_What the task requires_
Repeat exactly each line of the data provided below.

-------- Recorded information --------

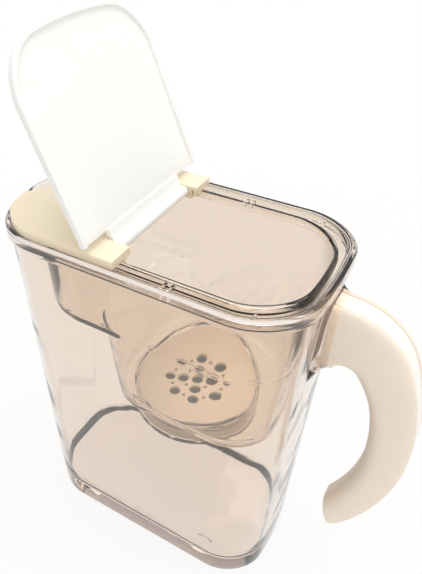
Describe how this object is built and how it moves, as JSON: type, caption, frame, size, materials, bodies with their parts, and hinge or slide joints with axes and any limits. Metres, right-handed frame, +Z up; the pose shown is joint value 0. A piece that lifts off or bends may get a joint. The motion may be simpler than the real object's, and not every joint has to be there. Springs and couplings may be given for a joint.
{
  "type": "water filter pitcher",
  "caption": "Clear upright water filter pitcher with a hanging reservoir, a drop-in disc filter, a spout cover, a flip lid that swings open past upright and an open hook handle.",
  "frame": {"origin": "centre of the jug's flat bottom", "axes": "+Z up, +X towards the handle, -X towards the spout, Y across"},
  "size_m": [0.2512, 0.112, 0.3445],
  "materials": {
    "clear_plastic": "clear, polished",
    "soft_white": "satin",
    "gloss_white": "gloss",
    "screw_steel": "zinc plated",
    "filter_white": "satin",
    "filter_frosted": "frosted",
    "seal_rubber": "matte",
    "filter_cloth": "felted",
    "carbon_grains": "granular",
    "resin_beads": "granular",
    "cream_plastic": "satin",
    "lid_white": "gloss"
  },
  "bodies": {
    "jug": {"jug_body": "clear_plastic", "handle_grip": "soft_white", "handle_cover": "gloss_white", "handle_screws": "screw_steel"},
    "reservoir": {"reservoir": "clear_plastic"},
    "cartridge": {"filter_cap": "filter_white", "filter_cup": "filter_frosted", "filter_seal": "seal_rubber", "upper_cloth": "filter_cloth", "carbon_bed": "carbon_grains", "middle_cloth": "filter_cloth", "resin_bed": "resin_beads", "lower_cloth": "filter_cloth"},
    "cover": {"front_cover": "cream_plastic"},
    "lid": {"flip_lid": "lid_white"}
  },
  "joints": [
    {"name": "reservoir_lift", "type": "slide", "parent": "jug", "child": "reservoir", "axis": [0, 0, 1], "range_m": [0, 0.12]},
    {"name": "filter_lift", "type": "slide", "parent": "reservoir", "child": "cartridge", "axis": [0, 0, 1], "range_m": [0, 0.08]},
    {"name": "cover_lift", "type": "slide", "parent": "reservoir", "child": "cover", "axis": [0, 0, 1], "range_m": [0, 0.05]},
    {"name": "lid_hinge", "type": "hinge", "parent": "cover", "child": "lid", "pos_m": [-0.014, 0, 0.2412], "axis": [0, 1, 0], "range_deg": [0, 114]}
  ]
}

--------

_Expected output_
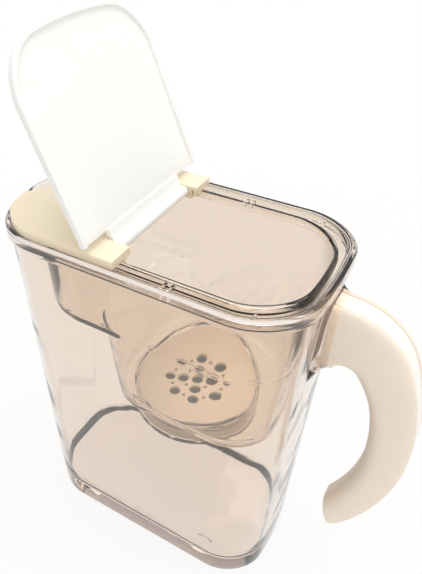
Describe how this object is built and how it moves, as JSON: type, caption, frame, size, materials, bodies with their parts, and hinge or slide joints with axes and any limits. Metres, right-handed frame, +Z up; the pose shown is joint value 0. A piece that lifts off or bends may get a joint. The motion may be simpler than the real object's, and not every joint has to be there. Springs and couplings may be given for a joint.
{
  "type": "water filter pitcher",
  "caption": "Clear upright water filter pitcher with a hanging reservoir, a drop-in disc filter, a spout cover, a flip lid that swings open past upright and an open hook handle.",
  "frame": {"origin": "centre of the jug's flat bottom", "axes": "+Z up, +X towards the handle, -X towards the spout, Y across"},
  "size_m": [0.2512, 0.112, 0.3445],
  "materials": {
    "clear_plastic": "clear, polished",
    "soft_white": "satin",
    "gloss_white": "gloss",
    "screw_steel": "zinc plated",
    "filter_white": "satin",
    "filter_frosted": "frosted",
    "seal_rubber": "matte",
    "filter_cloth": "felted",
    "carbon_grains": "granular",
    "resin_beads": "granular",
    "cream_plastic": "satin",
    "lid_white": "gloss"
  },
  "bodies": {
    "jug": {"jug_body": "clear_plastic", "handle_grip": "soft_white", "handle_cover": "gloss_white", "handle_screws": "screw_steel"},
    "reservoir": {"reservoir": "clear_plastic"},
    "cartridge": {"filter_cap": "filter_white", "filter_cup": "filter_frosted", "filter_seal": "seal_rubber", "upper_cloth": "filter_cloth", "carbon_bed": "carbon_grains", "middle_cloth": "filter_cloth", "resin_bed": "resin_beads", "lower_cloth": "filter_cloth"},
    "cover": {"front_cover": "cream_plastic"},
    "lid": {"flip_lid": "lid_white"}
  },
  "joints": [
    {"name": "reservoir_lift", "type": "slide", "parent": "jug", "child": "reservoir", "axis": [0, 0, 1], "range_m": [0, 0.12]},
    {"name": "filter_lift", "type": "slide", "parent": "reservoir", "child": "cartridge", "axis": [0, 0, 1], "range_m": [0, 0.08]},
    {"name": "cover_lift", "type": "slide", "parent": "reservoir", "child": "cover", "axis": [0, 0, 1], "range_m": [0, 0.05]},
    {"name": "lid_hinge", "type": "hinge", "parent": "cover", "child": "lid", "pos_m": [-0.014, 0, 0.2412], "axis": [0, 1, 0], "range_deg": [0, 114]}
  ]
}